The World Cup, in all its glory and weakness, is on stage. The play has been impressive, the pageantry almost as impressive. There's a lot to like about something this big.
But for us RAMs, there needs to be something a little more RAMly, for lack of a better term.
"Violent"?
There needs to be a lot more players like England's Wayne Rooney, who was spitting fire when he was taken out of a recent game against Sweden, and fewer guys getting escorted off the pitch. On a stretcher.
"Soccer sucks because there's too many medics doing their job by exercising caution with injured players, and there's no tough soccer players except the one I just mentioned and the one I mentioned earlier when I was trying to illustrate how wimpy soccer players are, only to show how tough that player turned out to be after further inspection."
Sweet googly moogly.
4 comments:
USA Basketball: 2004 Olympic Bronze Medalists, 2002 World Championships- 6th place. Losses to Spain, Argentina, and Yugoslavia. The US has only won that tournament three times out of 14.
USA Hockey: Bounced from World Cup of Hockey by Finland, only 2 Olympic medals since 1961 in a sport where only about 10 countries compete.
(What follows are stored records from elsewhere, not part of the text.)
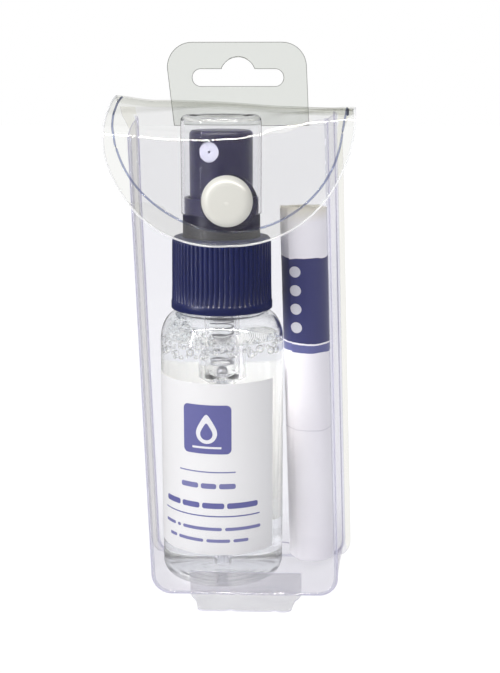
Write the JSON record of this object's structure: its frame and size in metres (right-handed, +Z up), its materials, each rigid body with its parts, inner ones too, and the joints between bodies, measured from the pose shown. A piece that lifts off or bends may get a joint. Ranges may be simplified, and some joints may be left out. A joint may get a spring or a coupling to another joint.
{
  "type": "lens cleaning spray kit",
  "caption": "Clear snap pouch with a hang tab, holding a small pump spray bottle with a ribbed collar and clear overcap, and a rolled microfibre cloth.",
  "frame": {"origin": "on the surface that the pouch stands on, under the middle of the front panel in X and under the bottle's axis in Y", "axes": "+Z up, front faces -Y, +X to the right as seen from the front"},
  "size_m": [0.0581, 0.0432, 0.131],
  "materials": {
    "clear_film": "clear soft vinyl film",
    "tab_film": "clear stiff film",
    "snap_clear": "clear moulded plastic",
    "snap_cream": "cream moulded plastic, smooth",
    "bottle_clear": "clear PET",
    "cleaning_liquid": "clear liquid",
    "label_white": "white coated paper wrap",
    "navy_plastic": "navy polypropylene, satin",
    "gasket_rubber": "soft white seal",
    "natural_plastic": "translucent natural plastic",
    "ball_steel": "polished",
    "spring_steel": "drawn wire",
    "nozzle_lilac": "pale moulded plastic",
    "overcap_clear": "clear moulded plastic",
    "microfibre": "fine knitted microfibre"
  },
  "bodies": {
    "pouch": {"front_panel": "clear_film", "side_gusset": "clear_film", "back_panel": "clear_film", "base_tongue": "clear_film", "hang_tab_foot": "tab_film", "snap_stud": "snap_clear", "snap_stud_rivet": "snap_cream", "bottle": "bottle_clear", "bottle_label": "label_white", "liquid": "cleaning_liquid", "cloth_roll": "microfibre"},
    "hang_tab": {"hang_tab": "tab_film"},
    "flap_top": {"flap_top": "clear_film", "flap_top_weld": "clear_film"},
    "flap_lobe": {"flap_lobe": "clear_film", "flap_lobe_weld": "clear_film", "snap_socket": "snap_clear", "snap_cap": "snap_cream"},
    "pump": {"neck_gasket": "gasket_rubber", "turret": "navy_plastic", "pump_housing": "natural_plastic", "dip_tube": "natural_plastic", "stem_seal": "gasket_rubber", "return_spring": "spring_steel", "overcap": "overcap_clear"},
    "collar": {"collar": "navy_plastic"},
    "inlet_ball": {"inlet_ball": "ball_steel"},
    "plunger": {"piston": "natural_plastic", "piston_stem": "natural_plastic"},
    "actuator": {"actuator": "navy_plastic", "nozzle_insert": "nozzle_lilac"}
  },
  "joints": [
    {"name": "tab_bend", "type": "hinge", "parent": "pouch", "child": "hang_tab", "pos_m": [0, 0.0105, 0.1173], "axis": [-1, 0, 0], "range_deg": [0, 70], "stiffness_Nm_per_rad": 0.0002},
    {"name": "flap_fold", "type": "hinge", "parent": "pouch", "child": "flap_top", "pos_m": [0, 0.00945, 0.1166], "axis": [-1, 0, 0], "range_deg": [0, 88]},
    {"name": "flap_unsnap", "type": "hinge", "parent": "flap_top", "child": "flap_lobe", "pos_m": [0, -0.01847, 0.1099], "axis": [-1, 0, 0], "range_deg": [0, 90]},
    {"name": "closure_rise", "type": "slide", "parent": "pouch", "child": "pump", "axis": [0, 0, 1], "range_m": [0, 0.0016]},
    {"name": "collar_turn", "type": "hinge", "parent": "pump", "child": "collar", "pos_m": [-0.0063, 0, 0.0765], "axis": [0, 0, 1], "range_deg": [0, 180.1]},
    {"name": "pump_press", "type": "slide", "parent": "pump", "child": "plunger", "axis": [0, 0, -1], "range_m": [0, 0.005], "stiffness_N_per_m": 300, "springref_m": -0.004, "deforming": ["return_spring"]},
    {"name": "actuator_swivel", "type": "hinge", "parent": "plunger", "child": "actuator", "pos_m": [-0.0063, 0, 0.1], "axis": [0, 0, 1], "continuous": true},
    {"name": "ball_lift", "type": "slide", "parent": "pump", "child": "inlet_ball", "axis": [0, 0, 1], "range_m": [0, 0.0008]}
  ],
  "couplings": [
    {"joint": "collar_turn", "follows": "closure_rise", "rad_per_m": 1963.5}
  ]
}
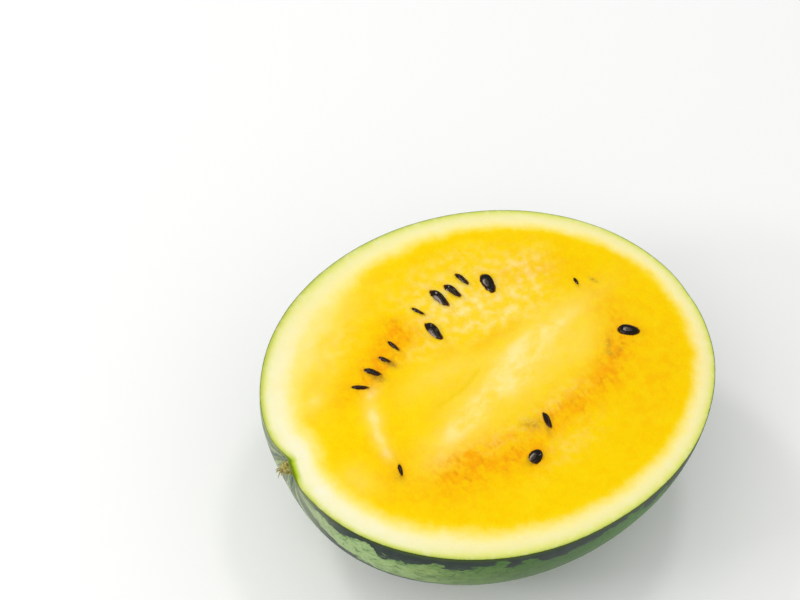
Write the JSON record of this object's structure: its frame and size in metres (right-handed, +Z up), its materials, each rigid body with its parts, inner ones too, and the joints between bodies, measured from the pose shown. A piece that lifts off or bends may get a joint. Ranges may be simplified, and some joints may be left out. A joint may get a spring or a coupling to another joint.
{
  "type": "watermelon half",
  "caption": "Half of a small oval yellow-fleshed watermelon, cut lengthwise and lying cut face up, with its seeds and dried stem.",
  "frame": {"origin": "middle of the small flat spot that the half rests on", "axes": "+X from the stem end to the blossom end, +Z up and square to the cut face"},
  "size_m": [0.212, 0.178, 0.0899],
  "materials": {
    "melon": "moist yellow flesh inside a cream rind and a waxy, striped green skin",
    "dried_stem": "dry, fibrous, tan",
    "seed_coat": "hard, glossy, near-black brown"
  },
  "bodies": {
    "root": {"melon_half": "melon", "stem": "dried_stem", "seed_01": "seed_coat", "seed_02": "seed_coat", "seed_03": "seed_coat", "seed_04": "seed_coat", "seed_05": "seed_coat", "seed_06": "seed_coat", "seed_07": "seed_coat", "seed_08": "seed_coat", "seed_09": "seed_coat", "seed_10": "seed_coat", "seed_11": "seed_coat", "seed_12": "seed_coat", "seed_13": "seed_coat", "seed_14": "seed_coat", "seed_15": "seed_coat"}
  },
  "joints": []
}
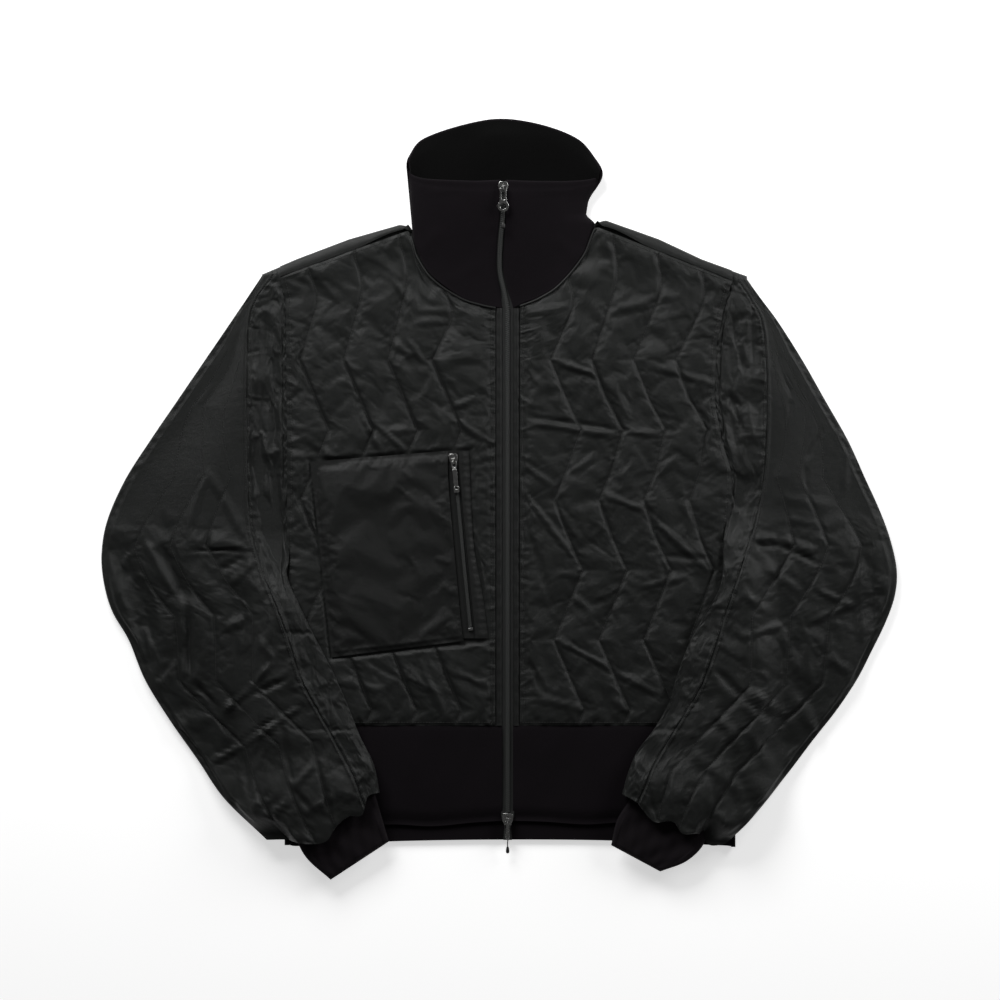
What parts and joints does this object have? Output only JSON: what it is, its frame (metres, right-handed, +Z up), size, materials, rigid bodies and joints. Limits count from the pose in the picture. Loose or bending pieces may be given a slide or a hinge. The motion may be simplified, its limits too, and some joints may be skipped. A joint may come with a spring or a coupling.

USA Baseball: Bounced in second round of 2006 World Baseball Classic. This included losses to Mexico, South Korea and Canada.
If population is the key to World Cup success, then why did neither India or PR China qualify for the 2006 Finals in Germany?
I hate it when a horrible writer tries to make an argument that I agree with (at least, I agree with the conclusion, not the logic used to get there).
You think Morrisey's bad, check out this moron, Travis Lazarczyk, from Maine...
Team USA deserves yellow card for class
With regards to the "Team USA Deserves a Yellow Card for Class" piece, I can't help but wonder if the author A) saw the play and Reyna take a knee to knee shot in an already bad left knee; B) Reyna rejoining play gutting it out, and noticibly hobbling for 15 minutes before being subbed out; C) Reyna being helped down the stairs to the lockerroom by the trainers.
I won't defend the US' play in the tournament, because it was awful, but Reyna getting hurt wasn't a dive or any form of acting to be ashamed of.
And Rick Morrissey proves his idiocy every time he puts pen to paper. I've read to read a more ignorant sports writer in almost any national paper.